Başbakanlık bürokratlarının, aynı sınırlamayı, yani akademik personel atamalarında Devlet Personel Başkanlığı ve Başbakanlıktan izin alınması şartını, yeniden, hem de benzer bir düzenlemeyle getirmek istemeleri, yönetim kabiliyeti açısından ciddi sıkıntılarla karşı karşıya bulunduğumuzu göstermektedir.

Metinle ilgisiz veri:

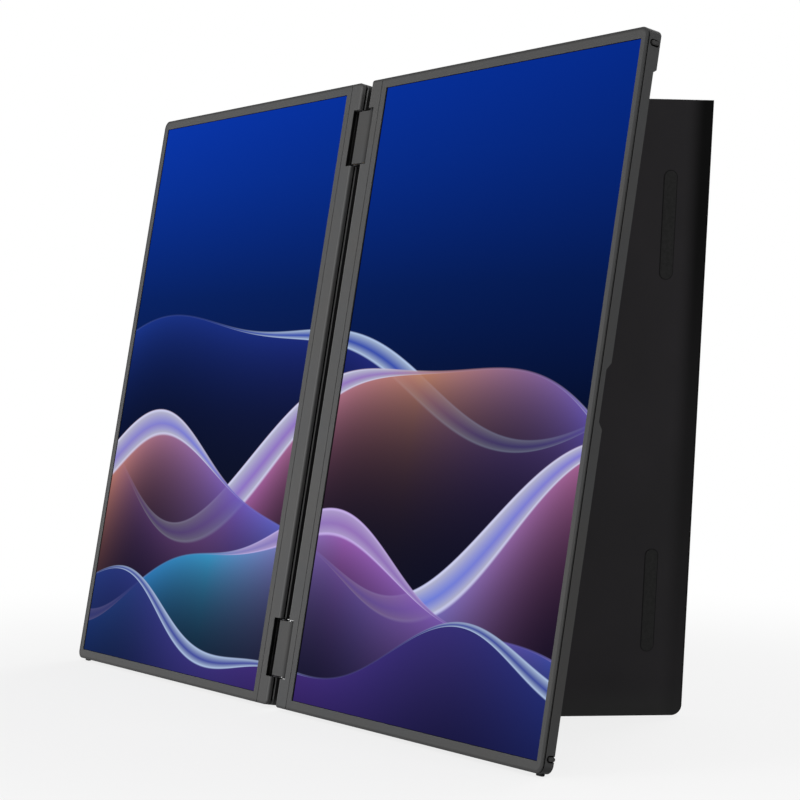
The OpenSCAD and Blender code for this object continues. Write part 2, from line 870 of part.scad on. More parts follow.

Zira, iptal edilen bir hususu yeniden genelge ile düzenlemek, Danıştay kararının tanınmayacağı anlamına geldiği ve yargı ile güreşe girildiğini göstermektedir. Böyle bir durumda yargı organlarının, yargı kararlarını etkisizleştirmek gerekçesi ile çok kısa bir sürede iptal kararı vereceği beklenebilecek bir gelişmedir.
Zaten, Danıştay, Hükümetin çıkardığı 25 Eylül tarihli genelge hakkında 15 gün gibi kısa bir süre hakkında yürütülmeyi durdurma kararı vermiştir.
Peki sonuç öngörülemez miydi?
Tabii ki rahatlıkla öngörülebilirdi.
Ancak bu yapılmamıştır.
Bu yeni yürürlüğü durdurma kararı, aynı hususu bir kez daha Başbakanlık genelgesi ile aşmak isteyen bürokratların yönetim ve idare kabiliyetlerini göstermektedir.
Burada şunu belirtme gereği duyuyoruz. Hükümet akademik personel kadrolarına yapılacak atamalarda objektif bir sistem uygulamayı istemekte midir istememekte midir? Eğer böyle bir durum isteniyorsa, yapılacak tek düzenleme vardır. O da, kanuni düzenlemedir. Aksi halde, genelgelerle çözüm üretmeye çalışmak, Başbakan'ı ve bürokratik işlemlere yabancı olan Başbakan Müsteşarını yanlış bir şekilde enforme etmek, sadece zaman kaybı ile kalmayıp YÖK ve yargı ile hükümet arasında gereksiz bir gerginliğin oluşmasına neden olacaktır ve olmaktadır.
Son genelge düzenlemesiyle, bu tür bir öngürüye sahip olmadığını düşündüğümüz Başbakanlık bürokratlarının bu sorunu daha fazla ertelememelerini umut etmek istiyoruz.